How could the UK general election affect the Forex Market?

Conservative victory with Absolute Majority (Scenario 1)

A Conservative victory with an absolute majority should be supportive initially for the pound. Stock markets would be relieved on the lower corporation tax outlook and a risk-on environment could be the expected outcome. However, with a focus on Brexit and PM May's hardline - "No deal is better than a bad deal" - approach to the negotiations, a hard Brexit outlook could equate to a bearish scenario to the pound eventually - (Note: Remain cautious of a 'buy the rumour sell the fact' trade - a Conservative victory is virtually priced in).

Conservative victory without Absolute Majority (Scenario 2)

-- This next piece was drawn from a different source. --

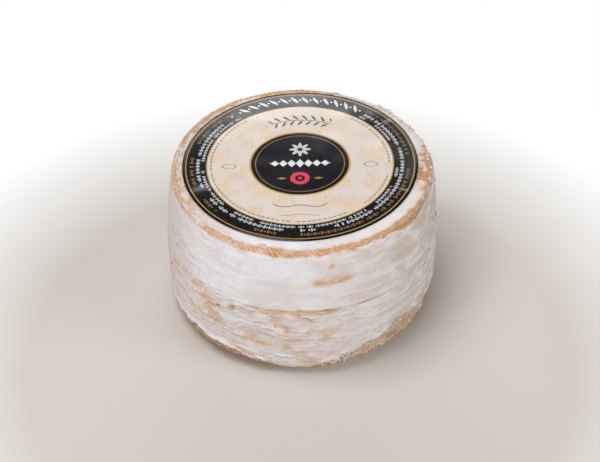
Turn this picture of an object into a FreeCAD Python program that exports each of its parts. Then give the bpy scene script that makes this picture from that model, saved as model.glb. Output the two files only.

With the narrowing of the polls and a trend that has been continuing, the possibility of a hung parliament should not be ruled out, (When no party has won enough seats to have a majority in the House of Commons). Such an outcome could be highly bearish for the pound due to the uncertainty for markets to deal with. However, in a hung parliament, the incumbent prime minister stays in office until it is decided who will attempt to form a new government - this could support the pound after an initial sell-off. (Note: A hung parliament does NOT necessarily mean a coalition government). 

Laborist victory (Scenario 3)

A balanced outcome for the pound with initial volatility on the basis of Labour’s manifesto. Initially, a lower pound could be the immediate outcome bias due to increased uncertainty and a reduction of inflows. However, a Labour victory should mean a softer Brexit outlook and austerity would be removed, (Fiscal easing lifting growth and inflation expectations). Higher real yields may offset the initial weakness in the pound. 

When is the UK general election 2017?

The United Kingdom snap general election is scheduled for June 8, 2017. The election will elect representatives for the 650 districts that make up the House of Commons, the lower house of the British Parliament.